>> begin Data extract

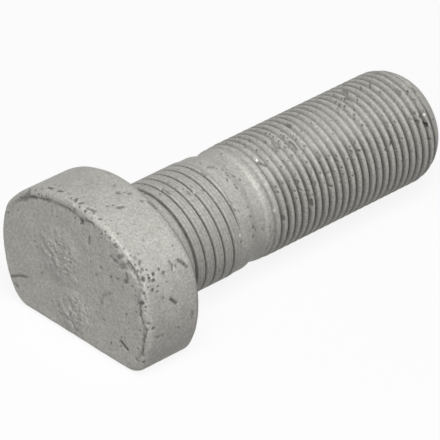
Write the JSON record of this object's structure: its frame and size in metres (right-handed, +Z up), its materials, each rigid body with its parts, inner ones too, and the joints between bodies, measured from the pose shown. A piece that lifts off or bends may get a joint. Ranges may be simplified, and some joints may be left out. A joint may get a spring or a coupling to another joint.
{
  "type": "wheel bolt",
  "caption": "Forged wheel bolt with a rounded head flattened on one side, a helically grooved press seat, a waisted neck and a fine threaded shank.",
  "frame": {"origin": "on the bolt's axis, in the plane of the head's bearing face, where the press seat begins", "axes": "+X along the axis from the head towards the threaded end, +Z up with the head's flat side facing down, +Y level and square to the axis"},
  "size_m": [0.0725, 0.0364, 0.0262],
  "materials": {
    "coated_steel": "matt zinc flake coating on forged and rolled steel"
  },
  "bodies": {
    "root": {"wheel_bolt": "coated_steel"}
  },
  "joints": []
}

>> end Data extract

What is asked :: Output all of the data again. Match it exactly.

Solution to this task ::
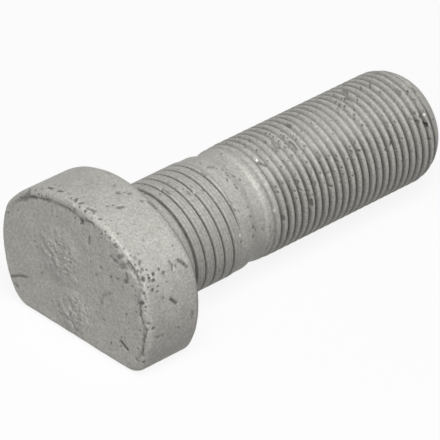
Write the JSON record of this object's structure: its frame and size in metres (right-handed, +Z up), its materials, each rigid body with its parts, inner ones too, and the joints between bodies, measured from the pose shown. A piece that lifts off or bends may get a joint. Ranges may be simplified, and some joints may be left out. A joint may get a spring or a coupling to another joint.
{
  "type": "wheel bolt",
  "caption": "Forged wheel bolt with a rounded head flattened on one side, a helically grooved press seat, a waisted neck and a fine threaded shank.",
  "frame": {"origin": "on the bolt's axis, in the plane of the head's bearing face, where the press seat begins", "axes": "+X along the axis from the head towards the threaded end, +Z up with the head's flat side facing down, +Y level and square to the axis"},
  "size_m": [0.0725, 0.0364, 0.0262],
  "materials": {
    "coated_steel": "matt zinc flake coating on forged and rolled steel"
  },
  "bodies": {
    "root": {"wheel_bolt": "coated_steel"}
  },
  "joints": []
}